◆ **MATERIAL PROVIDED**:
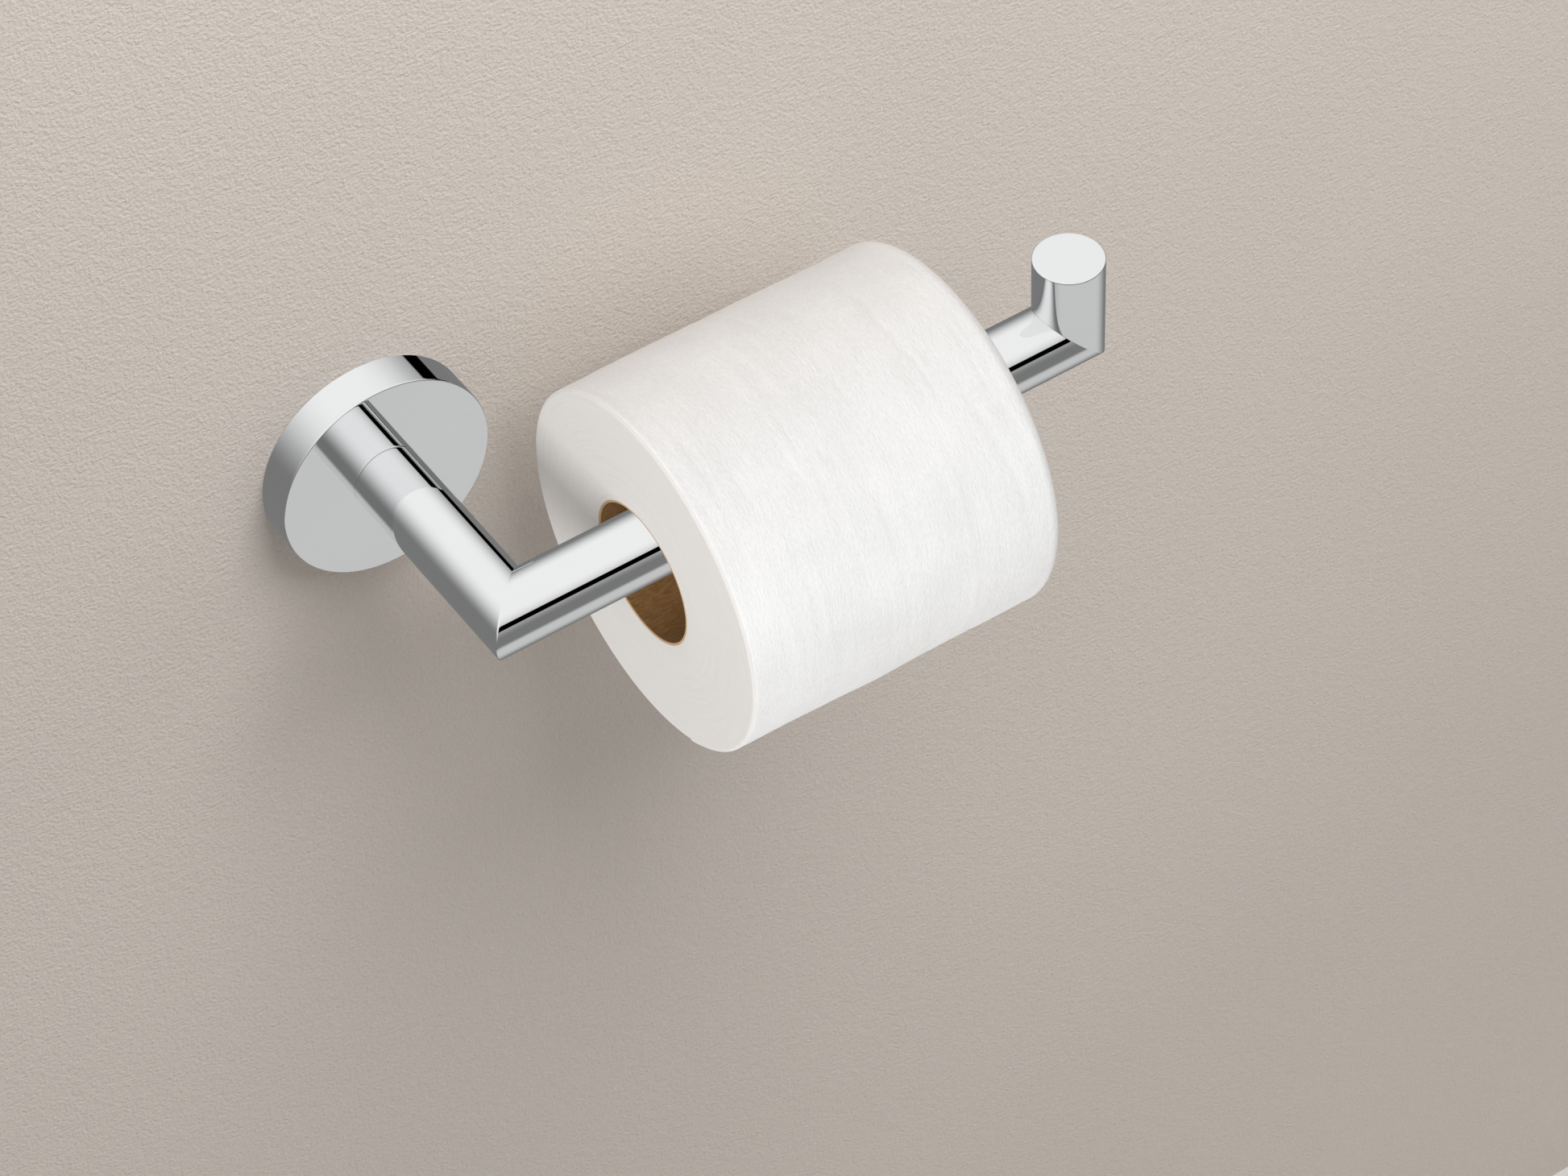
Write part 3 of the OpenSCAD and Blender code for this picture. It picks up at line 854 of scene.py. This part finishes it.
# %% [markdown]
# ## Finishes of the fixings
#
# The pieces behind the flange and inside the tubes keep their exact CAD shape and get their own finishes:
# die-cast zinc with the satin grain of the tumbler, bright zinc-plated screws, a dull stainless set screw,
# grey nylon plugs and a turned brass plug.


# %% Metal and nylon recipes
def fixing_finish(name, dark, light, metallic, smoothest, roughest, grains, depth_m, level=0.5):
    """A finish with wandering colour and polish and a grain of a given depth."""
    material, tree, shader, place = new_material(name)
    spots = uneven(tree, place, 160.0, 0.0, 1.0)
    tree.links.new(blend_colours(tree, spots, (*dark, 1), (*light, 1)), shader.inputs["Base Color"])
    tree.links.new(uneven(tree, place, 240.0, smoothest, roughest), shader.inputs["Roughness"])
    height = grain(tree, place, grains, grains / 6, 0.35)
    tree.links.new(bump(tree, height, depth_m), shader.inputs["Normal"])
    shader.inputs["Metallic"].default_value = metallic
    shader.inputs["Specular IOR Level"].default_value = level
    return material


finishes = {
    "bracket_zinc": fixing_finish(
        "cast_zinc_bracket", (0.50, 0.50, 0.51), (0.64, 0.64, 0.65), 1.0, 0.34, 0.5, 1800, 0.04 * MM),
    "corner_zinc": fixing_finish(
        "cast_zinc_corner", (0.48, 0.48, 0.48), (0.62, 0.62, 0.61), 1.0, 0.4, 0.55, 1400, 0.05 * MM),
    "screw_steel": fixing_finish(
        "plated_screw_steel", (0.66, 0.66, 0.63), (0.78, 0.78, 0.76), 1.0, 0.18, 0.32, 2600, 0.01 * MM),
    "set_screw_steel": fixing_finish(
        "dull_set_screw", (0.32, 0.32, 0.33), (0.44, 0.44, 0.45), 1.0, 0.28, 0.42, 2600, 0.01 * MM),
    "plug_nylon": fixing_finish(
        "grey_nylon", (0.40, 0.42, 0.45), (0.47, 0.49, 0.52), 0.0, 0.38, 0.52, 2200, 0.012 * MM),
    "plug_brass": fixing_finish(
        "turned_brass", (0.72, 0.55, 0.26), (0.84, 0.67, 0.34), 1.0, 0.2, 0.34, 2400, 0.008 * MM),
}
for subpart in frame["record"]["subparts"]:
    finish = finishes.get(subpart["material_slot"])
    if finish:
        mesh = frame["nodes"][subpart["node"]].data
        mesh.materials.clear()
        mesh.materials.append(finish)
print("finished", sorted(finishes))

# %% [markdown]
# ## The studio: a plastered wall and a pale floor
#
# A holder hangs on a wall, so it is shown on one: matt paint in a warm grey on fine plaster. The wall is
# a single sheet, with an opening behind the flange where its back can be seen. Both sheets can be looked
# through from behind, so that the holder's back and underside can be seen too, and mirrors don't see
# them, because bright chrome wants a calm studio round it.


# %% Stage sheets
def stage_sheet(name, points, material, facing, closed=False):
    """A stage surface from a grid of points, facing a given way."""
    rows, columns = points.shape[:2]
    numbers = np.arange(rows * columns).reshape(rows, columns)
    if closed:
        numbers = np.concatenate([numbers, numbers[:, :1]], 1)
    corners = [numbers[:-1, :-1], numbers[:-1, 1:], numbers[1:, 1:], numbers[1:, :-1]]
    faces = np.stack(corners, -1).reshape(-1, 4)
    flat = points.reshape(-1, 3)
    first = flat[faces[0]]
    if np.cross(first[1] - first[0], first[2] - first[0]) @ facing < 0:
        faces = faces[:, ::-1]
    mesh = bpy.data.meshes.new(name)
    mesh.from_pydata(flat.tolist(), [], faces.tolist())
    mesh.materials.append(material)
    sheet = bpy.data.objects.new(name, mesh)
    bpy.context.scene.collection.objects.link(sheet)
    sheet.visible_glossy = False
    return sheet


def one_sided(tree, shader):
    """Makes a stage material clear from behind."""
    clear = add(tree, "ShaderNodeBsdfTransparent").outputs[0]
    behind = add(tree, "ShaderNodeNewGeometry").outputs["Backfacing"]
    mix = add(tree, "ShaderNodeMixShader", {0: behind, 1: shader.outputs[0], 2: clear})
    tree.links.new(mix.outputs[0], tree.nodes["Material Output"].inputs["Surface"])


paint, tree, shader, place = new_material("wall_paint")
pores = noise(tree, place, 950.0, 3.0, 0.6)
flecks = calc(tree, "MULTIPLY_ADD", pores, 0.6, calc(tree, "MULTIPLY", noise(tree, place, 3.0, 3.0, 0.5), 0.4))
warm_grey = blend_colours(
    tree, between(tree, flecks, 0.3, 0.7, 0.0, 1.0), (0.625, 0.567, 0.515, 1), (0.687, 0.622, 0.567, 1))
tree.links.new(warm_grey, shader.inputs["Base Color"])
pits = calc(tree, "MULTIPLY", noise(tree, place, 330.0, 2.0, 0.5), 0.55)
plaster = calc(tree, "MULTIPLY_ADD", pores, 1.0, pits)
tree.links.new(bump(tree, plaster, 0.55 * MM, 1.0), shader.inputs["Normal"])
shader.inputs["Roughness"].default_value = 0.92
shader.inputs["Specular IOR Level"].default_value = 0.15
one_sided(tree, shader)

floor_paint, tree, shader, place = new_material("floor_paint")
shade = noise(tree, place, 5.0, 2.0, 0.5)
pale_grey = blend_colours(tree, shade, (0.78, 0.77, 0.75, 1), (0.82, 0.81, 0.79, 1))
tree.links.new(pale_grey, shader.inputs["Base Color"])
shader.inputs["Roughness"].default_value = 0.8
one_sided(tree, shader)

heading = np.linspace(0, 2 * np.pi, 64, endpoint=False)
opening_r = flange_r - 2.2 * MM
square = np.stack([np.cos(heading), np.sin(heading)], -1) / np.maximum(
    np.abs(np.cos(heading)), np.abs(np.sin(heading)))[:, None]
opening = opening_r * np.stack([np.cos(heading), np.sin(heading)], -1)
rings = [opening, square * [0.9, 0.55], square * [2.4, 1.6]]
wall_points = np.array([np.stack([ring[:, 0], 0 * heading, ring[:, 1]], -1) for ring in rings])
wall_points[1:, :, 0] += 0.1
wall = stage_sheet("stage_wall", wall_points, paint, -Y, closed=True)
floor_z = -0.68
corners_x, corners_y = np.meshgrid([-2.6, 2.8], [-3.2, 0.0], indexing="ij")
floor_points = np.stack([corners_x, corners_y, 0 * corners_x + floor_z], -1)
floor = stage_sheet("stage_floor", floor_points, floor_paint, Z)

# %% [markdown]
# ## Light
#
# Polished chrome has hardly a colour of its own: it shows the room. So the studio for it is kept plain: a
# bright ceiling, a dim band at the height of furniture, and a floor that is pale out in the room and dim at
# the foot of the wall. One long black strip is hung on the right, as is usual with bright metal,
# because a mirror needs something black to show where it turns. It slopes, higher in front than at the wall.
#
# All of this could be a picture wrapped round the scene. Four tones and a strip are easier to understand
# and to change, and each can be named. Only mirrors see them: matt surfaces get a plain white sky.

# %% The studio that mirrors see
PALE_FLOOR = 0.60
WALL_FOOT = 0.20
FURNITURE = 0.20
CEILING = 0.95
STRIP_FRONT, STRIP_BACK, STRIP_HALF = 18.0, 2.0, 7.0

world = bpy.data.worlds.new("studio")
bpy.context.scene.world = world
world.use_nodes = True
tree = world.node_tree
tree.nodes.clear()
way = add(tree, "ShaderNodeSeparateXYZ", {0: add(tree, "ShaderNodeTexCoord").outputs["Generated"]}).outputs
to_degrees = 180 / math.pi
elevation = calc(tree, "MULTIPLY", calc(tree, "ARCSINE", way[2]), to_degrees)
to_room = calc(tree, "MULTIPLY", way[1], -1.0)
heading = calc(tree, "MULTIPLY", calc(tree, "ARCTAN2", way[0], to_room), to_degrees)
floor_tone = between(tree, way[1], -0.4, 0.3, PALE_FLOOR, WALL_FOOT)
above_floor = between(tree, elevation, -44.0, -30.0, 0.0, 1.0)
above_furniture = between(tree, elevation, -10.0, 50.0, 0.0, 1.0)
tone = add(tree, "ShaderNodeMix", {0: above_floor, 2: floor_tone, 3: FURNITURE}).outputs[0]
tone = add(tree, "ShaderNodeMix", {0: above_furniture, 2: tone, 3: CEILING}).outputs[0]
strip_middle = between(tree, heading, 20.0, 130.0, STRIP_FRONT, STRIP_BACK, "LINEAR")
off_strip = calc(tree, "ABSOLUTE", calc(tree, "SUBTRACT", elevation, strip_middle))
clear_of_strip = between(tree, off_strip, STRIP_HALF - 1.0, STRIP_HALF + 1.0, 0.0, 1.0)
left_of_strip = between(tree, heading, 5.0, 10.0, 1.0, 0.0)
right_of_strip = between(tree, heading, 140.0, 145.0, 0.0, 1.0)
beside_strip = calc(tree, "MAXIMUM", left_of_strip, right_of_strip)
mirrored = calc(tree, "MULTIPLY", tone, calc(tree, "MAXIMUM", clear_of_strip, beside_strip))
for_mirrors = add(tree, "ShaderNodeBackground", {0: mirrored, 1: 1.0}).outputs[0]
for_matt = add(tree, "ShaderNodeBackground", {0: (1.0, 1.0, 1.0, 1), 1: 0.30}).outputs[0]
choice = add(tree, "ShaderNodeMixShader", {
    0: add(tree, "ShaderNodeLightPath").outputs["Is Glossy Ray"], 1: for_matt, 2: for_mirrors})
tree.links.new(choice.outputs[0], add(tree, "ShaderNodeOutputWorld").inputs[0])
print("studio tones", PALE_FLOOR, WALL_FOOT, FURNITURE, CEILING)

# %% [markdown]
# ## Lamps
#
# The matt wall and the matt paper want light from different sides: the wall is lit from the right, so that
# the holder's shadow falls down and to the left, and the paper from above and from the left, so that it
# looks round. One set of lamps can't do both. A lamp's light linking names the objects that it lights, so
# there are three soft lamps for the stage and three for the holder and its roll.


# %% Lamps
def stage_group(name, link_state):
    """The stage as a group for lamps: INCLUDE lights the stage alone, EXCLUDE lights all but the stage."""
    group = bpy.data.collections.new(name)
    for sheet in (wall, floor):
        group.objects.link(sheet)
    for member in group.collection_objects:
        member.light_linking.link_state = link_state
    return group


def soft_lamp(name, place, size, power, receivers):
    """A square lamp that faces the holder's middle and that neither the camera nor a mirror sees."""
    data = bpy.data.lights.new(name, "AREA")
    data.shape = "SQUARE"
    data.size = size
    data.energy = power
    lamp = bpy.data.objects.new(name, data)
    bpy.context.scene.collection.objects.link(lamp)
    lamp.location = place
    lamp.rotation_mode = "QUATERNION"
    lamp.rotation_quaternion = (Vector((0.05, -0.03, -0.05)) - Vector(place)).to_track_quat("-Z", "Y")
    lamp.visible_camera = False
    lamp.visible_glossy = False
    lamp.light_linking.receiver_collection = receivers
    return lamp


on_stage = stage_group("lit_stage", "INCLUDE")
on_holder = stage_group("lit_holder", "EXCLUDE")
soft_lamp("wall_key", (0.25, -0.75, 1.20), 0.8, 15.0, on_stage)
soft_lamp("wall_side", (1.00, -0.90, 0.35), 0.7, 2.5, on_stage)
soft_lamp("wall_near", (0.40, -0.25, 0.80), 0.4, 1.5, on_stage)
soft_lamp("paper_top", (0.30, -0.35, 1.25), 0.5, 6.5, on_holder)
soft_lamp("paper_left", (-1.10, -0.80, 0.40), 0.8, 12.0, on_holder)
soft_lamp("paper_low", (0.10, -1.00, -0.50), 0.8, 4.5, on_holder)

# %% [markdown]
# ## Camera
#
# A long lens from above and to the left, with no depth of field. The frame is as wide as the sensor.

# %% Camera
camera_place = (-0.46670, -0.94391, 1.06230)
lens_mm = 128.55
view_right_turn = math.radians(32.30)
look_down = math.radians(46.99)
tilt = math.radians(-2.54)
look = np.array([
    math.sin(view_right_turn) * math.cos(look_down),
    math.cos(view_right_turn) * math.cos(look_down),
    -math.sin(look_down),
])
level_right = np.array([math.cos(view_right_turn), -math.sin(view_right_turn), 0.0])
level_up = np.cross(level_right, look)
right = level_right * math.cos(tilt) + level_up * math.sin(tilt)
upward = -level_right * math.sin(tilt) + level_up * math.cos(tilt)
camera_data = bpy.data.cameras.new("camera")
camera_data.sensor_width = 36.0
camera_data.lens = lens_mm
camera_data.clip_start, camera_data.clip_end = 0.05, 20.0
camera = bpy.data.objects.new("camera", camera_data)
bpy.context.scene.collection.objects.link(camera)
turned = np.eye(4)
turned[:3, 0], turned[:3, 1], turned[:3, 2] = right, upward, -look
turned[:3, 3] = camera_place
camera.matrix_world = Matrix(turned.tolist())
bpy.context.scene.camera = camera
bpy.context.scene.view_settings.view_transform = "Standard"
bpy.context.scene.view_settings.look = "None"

◆ **PROBLEM DETAILS**: Look through the material above and pick out each line holding the word "this".

◆ **TASK OUTPUT**:
Write part 3 of the OpenSCAD and Blender code for this picture. It picks up at line 854 of scene.py. This part finishes it.
# All of this could be a picture wrapped round the scene. Four tones and a strip are easier to understand